The second document was a new deed of trust executed 08 Jan 1909, two months and three days before the corpus of Annie's father's estate was due to be released (pp 60-68). Although the New York Supreme Court was later on to determine that the 1905 deed was irrevocable, Wells - a lawyer - appears not to have realized this, as he included measures in the 1909 deed to revoke it. According to the new deed, Annie's share of the corpus is to first be used to pay off the assignment of $24,621.33 to Wells as well as $20,550 owed to the Eagle Life Insurance Company. The income on half of whatever is left is to be applied to Annie's use "as long as she shall continue in life." The income on the other half is to be split four ways among Annie's four children.
Unlike will made nine days earlier, the 1909 deed of trust describes Annie as "of the City of New Rochelle, County of Westchester and State of New York, now residing in the City of San Francisco, State of California." Per Wells' letter to William H Hearne dated 28 Jan 1909, Wells explained to Annie that a divorce obtained in California via a publication of summons could leave her open to prosecution for bigamy. He sent her back to California "to procure a decree in the regular manner," i.e., with "personal service of the summons on defendant and due appearance of the defendant in the proceeding by an attorney."
It's important to remember that there was, in 1909, no such thing as no-fault divorce. Divorces involved a plaintiff and a defendant. It was greatly in Annie's favour to remain the plaintiff, which meant not giving Rudolph the opportunity to have her charged with bigamy.
I don't have further information on Annie's whereabouts for the remainder of 1909 and 1910, although I do know that John was in San Francisco during the summer of 1909 (Billboard, 31 Jul 1909). I also know that based on the 1920 and 1930 US Censuses and the 1925 New York State Census, Marjorie Ellen Werner was born in California Apr-May 1909.
Annie's efforts to obtain a divorce in California appear to have fallen through. Instead the divorce was obtained from the New York Supreme Court, with Rudolph being accused of of abandoning his family for a cloak model, who was named as a correspondent in the case. Cloak models were young women who modelled cloaks and other clothing. It says something about the job that advertisements for positions often included the exact physical measurements desired, without mention of other skills or experience. The New York Times published 18 May 1912 gives the name of the young lady as "Effie" Best.

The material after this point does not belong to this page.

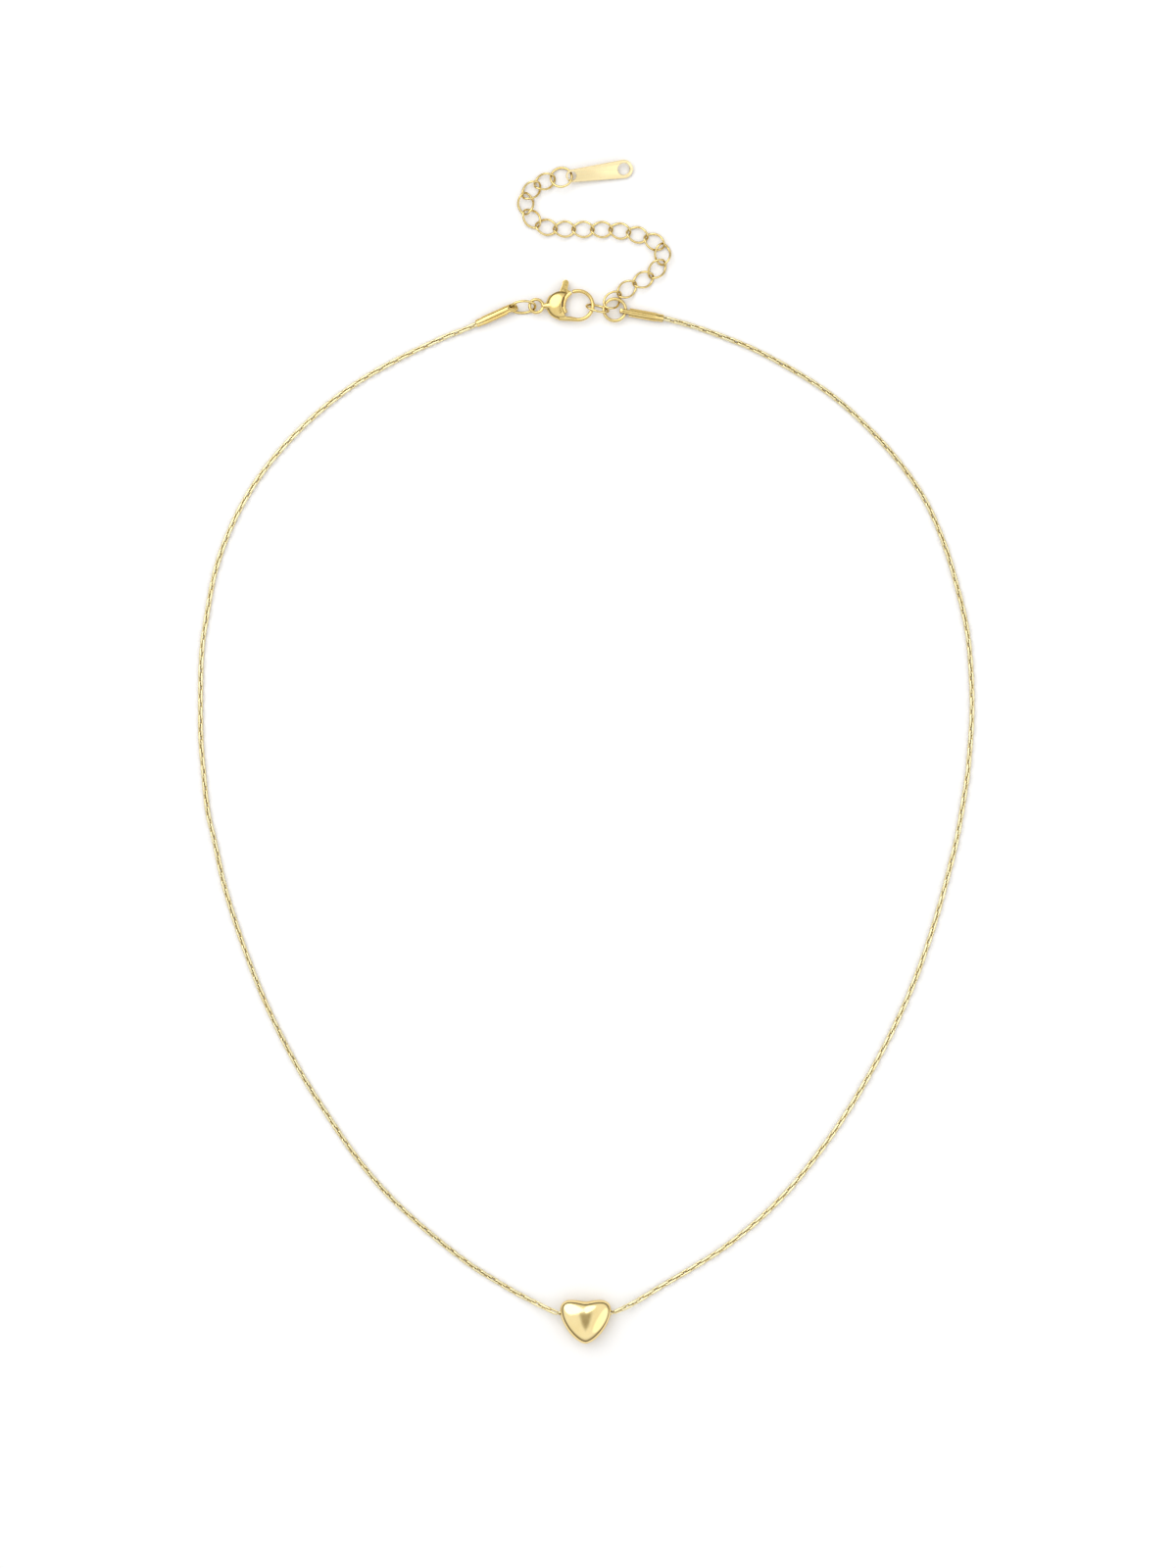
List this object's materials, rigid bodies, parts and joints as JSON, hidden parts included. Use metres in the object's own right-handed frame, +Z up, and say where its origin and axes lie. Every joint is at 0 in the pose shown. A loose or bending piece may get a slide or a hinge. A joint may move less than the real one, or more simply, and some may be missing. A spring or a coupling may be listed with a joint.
{
  "type": "pendant necklace",
  "caption": "Gold-toned necklace laid flat: a puffed heart bead on a fine box-link chain, with a sprung lobster clasp and an extension chain that ends in a flat tag.",
  "frame": {"origin": "middle of the closed necklace as it lies, on the surface it lies on", "axes": "+Z up from the surface, +Y from the heart bead towards the clasp, +X to the right as seen from above"},
  "size_m": [0.112, 0.1704, 0.0032],
  "materials": {
    "chain": "polished",
    "bead": "mirror polished",
    "findings": "polished",
    "links": "polished",
    "tag": "satin",
    "spring": "drawn wire"
  },
  "bodies": {
    "bead_run": {"chain_centre": "chain"},
    "heart": {"heart_bead": "bead"},
    "left_lower": {"chain_left_lower": "chain"},
    "left_upper": {"chain_left_upper": "chain", "end_cap_left": "findings"},
    "right_lower": {"chain_right_lower": "chain"},
    "right_upper": {"chain_right_upper": "chain", "end_cap_right": "findings"},
    "connector": {"connector_link": "findings"},
    "clasp": {"clasp_body": "findings", "clasp_pin": "findings", "clasp_spring": "spring"},
    "lever": {"clasp_lever": "findings"},
    "jump_ring": {"jump_ring": "findings"},
    "hook_link": {"hook_link": "links"},
    "link_01": {"extension_link_01": "links"},
    "link_02": {"extension_link_02": "links"},
    "link_03": {"extension_link_03": "links"},
    "link_04": {"extension_link_04": "links"},
    "link_05": {"extension_link_05": "links"},
    "link_06": {"extension_link_06": "links"},
    "link_07": {"extension_link_07": "links"},
    "link_08": {"extension_link_08": "links"},
    "link_09": {"extension_link_09": "links"},
    "link_10": {"extension_link_10": "links"},
    "link_11": {"extension_link_11": "links"},
    "link_12": {"extension_link_12": "links"},
    "link_13": {"extension_link_13": "links"},
    "link_14": {"extension_link_14": "links"},
    "link_15": {"extension_link_15": "links"},
    "link_16": {"extension_link_16": "links"},
    "tag_ring": {"tag_ring": "findings"},
    "tag": {"tag": "tag"}
  },
  "joints": [
    {"name": "heart_spin", "type": "hinge", "parent": "bead_run", "child": "heart", "pos_m": [0, -0.0807, 0.0016], "axis": [1, 0, 0], "continuous": true},
    {"name": "neck_loop_open", "type": "hinge", "parent": "bead_run", "child": "left_lower", "pos_m": [-0.00392, -0.08075, 0.0016], "axis": [0, 0, 1], "range_deg": [-8, 8]},
    {"name": "left_side_bend", "type": "hinge", "parent": "left_lower", "child": "left_upper", "pos_m": [-0.0537, -0.012, 0.0004], "axis": [0, 0, 1], "range_deg": [-16, 16]},
    {"name": "right_shoulder", "type": "hinge", "parent": "bead_run", "child": "right_lower", "pos_m": [0.00392, -0.08065, 0.0016], "axis": [0, 0, 1], "range_deg": [-8, 8]},
    {"name": "right_side_bend", "type": "hinge", "parent": "right_lower", "child": "right_upper", "pos_m": [0.0549, -0.0044, 0.0004], "axis": [0, 0, 1], "range_deg": [-16, 16]},
    {"name": "connector_swing", "type": "hinge", "parent": "left_upper", "child": "connector", "pos_m": [-0.01062, 0.06399, 0.00095], "axis": [0, 0, 1], "range_deg": [-3, 3]},
    {"name": "clasp_swing", "type": "hinge", "parent": "connector", "child": "clasp", "pos_m": [-0.0076, 0.0642, 0.00095], "axis": [0, 0, -1], "range_deg": [-3, 3]},
    {"name": "lever_press", "type": "hinge", "parent": "clasp", "child": "lever", "pos_m": [-0.00365, 0.06335, 0.00095], "axis": [0, 0, 1], "range_deg": [0, 22], "stiffness_Nm_per_rad": 0.002, "springref_deg": -8.59},
    {"name": "jump_ring_turn", "type": "hinge", "parent": "right_upper", "child": "jump_ring", "pos_m": [0.0042, 0.06372, 0.0008], "axis": [0, 0, 1], "range_deg": [-4, 4]},
    {"name": "hook_link_swing", "type": "hinge", "parent": "jump_ring", "child": "hook_link", "pos_m": [0.00265, 0.0637, 0.0009], "axis": [0, 0, -1], "range_deg": [-4, 4]},
    {"name": "link_01_swing", "type": "hinge", "parent": "jump_ring", "child": "link_01", "pos_m": [0.0042, 0.06372, 0.0009], "axis": [0, 0, -1], "range_deg": [-4, 4]},
    {"name": "link_02_swing", "type": "hinge", "parent": "link_01", "child": "link_02", "pos_m": [0.00485, 0.0659, 0.0007], "axis": [0, 0, 1], "range_deg": [-15, 15]},
    {"name": "link_03_swing", "type": "hinge", "parent": "link_02", "child": "link_03", "pos_m": [0.0071, 0.0675, 0.0006], "axis": [0, 0, -1], "range_deg": [-15, 15]},
    {"name": "link_04_swing", "type": "hinge", "parent": "link_03", "child": "link_04", "pos_m": [0.0095, 0.0686, 0.0006], "axis": [0, 0, 1], "range_deg": [-15, 15]},
    {"name": "link_05_swing", "type": "hinge", "parent": "link_04", "child": "link_05", "pos_m": [0.0111, 0.0706, 0.0006], "axis": [0, 0, -1], "range_deg": [-15, 15]},
    {"name": "link_06_swing", "type": "hinge", "parent": "link_05", "child": "link_06", "pos_m": [0.0111, 0.0729, 0.0006], "axis": [0, 0, 1], "range_deg": [-15, 12]},
    {"name": "link_07_swing", "type": "hinge", "parent": "link_06", "child": "link_07", "pos_m": [0.0087, 0.0742, 0.0006], "axis": [0, 0, -1], "range_deg": [-15, 15]},
    {"name": "link_08_swing", "type": "hinge", "parent": "link_07", "child": "link_08", "pos_m": [0.0062, 0.0749, 0.0006], "axis": [0, 0, 1], "range_deg": [-15, 15]},
    {"name": "link_09_swing", "type": "hinge", "parent": "link_08", "child": "link_09", "pos_m": [0.00365, 0.0753, 0.0006], "axis": [0, 0, -1], "range_deg": [-15, 15]},
    {"name": "link_10_swing", "type": "hinge", "parent": "link_09", "child": "link_10", "pos_m": [0.00095, 0.0753, 0.0006], "axis": [0, 0, 1], "range_deg": [-15, 15]},
    {"name": "link_11_swing", "type": "hinge", "parent": "link_10", "child": "link_11", "pos_m": [-0.0017, 0.07535, 0.0006], "axis": [0, 0, -1], "range_deg": [-15, 15]},
    {"name": "link_12_swing", "type": "hinge", "parent": "link_11", "child": "link_12", "pos_m": [-0.0044, 0.0754, 0.0006], "axis": [0, 0, 1], "range_deg": [-15, 15]},
    {"name": "link_13_swing", "type": "hinge", "parent": "link_12", "child": "link_13", "pos_m": [-0.0069, 0.0759, 0.0006], "axis": [0, 0, -1], "range_deg": [-15, 15]},
    {"name": "link_14_swing", "type": "hinge", "parent": "link_13", "child": "link_14", "pos_m": [-0.0086, 0.0779, 0.0006], "axis": [0, 0, 1], "range_deg": [-15, 15]},
    {"name": "link_15_swing", "type": "hinge", "parent": "link_14", "child": "link_15", "pos_m": [-0.00865, 0.0802, 0.0006], "axis": [0, 0, -1], "range_deg": [-15, 15]},
    {"name": "link_16_swing", "type": "hinge", "parent": "link_15", "child": "link_16", "pos_m": [-0.007, 0.0817, 0.0006], "axis": [0, 0, 1], "range_deg": [-15, 15]},
    {"name": "tag_ring_swing", "type": "hinge", "parent": "link_16", "child": "tag_ring", "pos_m": [-0.0048, 0.0827, 0.0008], "axis": [0, 0, -1], "range_deg": [-8, 8]},
    {"name": "tag_swing", "type": "hinge", "parent": "tag_ring", "child": "tag", "pos_m": [-0.00197, 0.0829, 0.001], "axis": [0, 0, 1], "range_deg": [-6, 6]}
  ],
  "couplings": [
    {"joint": "left_side_bend", "follows": "neck_loop_open", "ratio": -2},
    {"joint": "right_shoulder", "follows": "neck_loop_open", "ratio": -1},
    {"joint": "right_side_bend", "follows": "neck_loop_open", "ratio": 2}
  ]
}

As "a niece of Frank Hearne, former president of the Colorado Fuel and Iron Company, and a niece of William Hearne, who is a multi-millionaire" (New York Press, 04 Mar 1910), Annie had some news value. Newspapers across the States reported that on 03 Mar 1910, the court granted her a divorce, also awarding her with custody of her children and "permission" to resume use of her last name at birth . However the final judgement on the divorce was not entered until 20 Jun 1910 (p 118).
New Jersey marriage records show that Rudolph J Heise married Essie Best in New Jersey in 1910, so apparently the relationship was genuine and Essie was not merely being paid to act a role for the sake of getting the divorce through.
The Trust Deed Suit: 1910-1914
I'm not sure when Annie first realized that the 1905 trust deed was not what she thought it was. On 22 Nov 1909 a suit was commenced to "partition certain real property situate in the City and County of New York" among Edwin Ross Hearn's heirs (p 1). "...the interlocutory judgment in said partion suit, entered and filed in the office of the Clerk of the County of New York on the 18th of February, 1911, severed from the said partition suit the issue raised between the defendants Annie T. H. Heise and Frank H. [sic] Wells, individually and as Trustee, involving the validity of a certain instrument in writing purporting to be a deed of trust, executed by the said Annie T. H. Heise to the said Frank M. Wells on the 18th day of November, 1905, under which instrument the said defendant Wells, claimed title to said defendant Annie T. H. Heise" (p 2). Annie and Wells are both described as "defendants" here because the partition suit was structured with Annie's sister Mary Hearne Christopher as the plaintiff and everyone else involved as defendants: Annie, her sisters Elizabeth and Lillie Lee, Wells "invidually and as Trustee", Rudolph John Heise (but not Mary's or Elizabeth's husbands), William H Hearne "as Trustee" and Annie and Rudolph's three oldest children (but not Edwina Ruth).
Annie then "served her complaint on the said Frank M Wells, individually and as Trustee, on March 10, 1911." Legalities required that Rudolph John be included as one of the defendants in this new complaint, but he signed a general release in New York on 22 Mar 1911 (pp 213-214)." Note that at this time, Annie was living in Philadelphia (p 77). She also stated before the court that she had not married again (p 203).
Annie's complaint rested on her assertion that in signing the 1905 deed of trust, she had never intended to permanently relinquish control over her share of her father's estate. This assertion was weakened by the fact that on 11 Aug 1910 she had signed a third deed of trust with the Columbia Trust Company in New York (pp 143-146). Under the terms of this deed, half of the income from Annie's property was to be paid to Annie and "the other one-half in equal shares to her children at the time being surviving, including any after-born children." (Annie had apparently learned by this point not to name children individually in deeds of trust.)
On 13 Nov 1911 the court ruled that the 1905 trust deed was valid and enforceable (pp 37-39). Annie and her lawyers filed for an appeal 15 Jan 1912 (p 217). The appeal was argued 27 Jan 1914 and decided 14 Apr 1914; the original judgment was upheld.
Perhaps coincidentally, 1914 is also the earliest year for which I found evidence that Annie and John had married.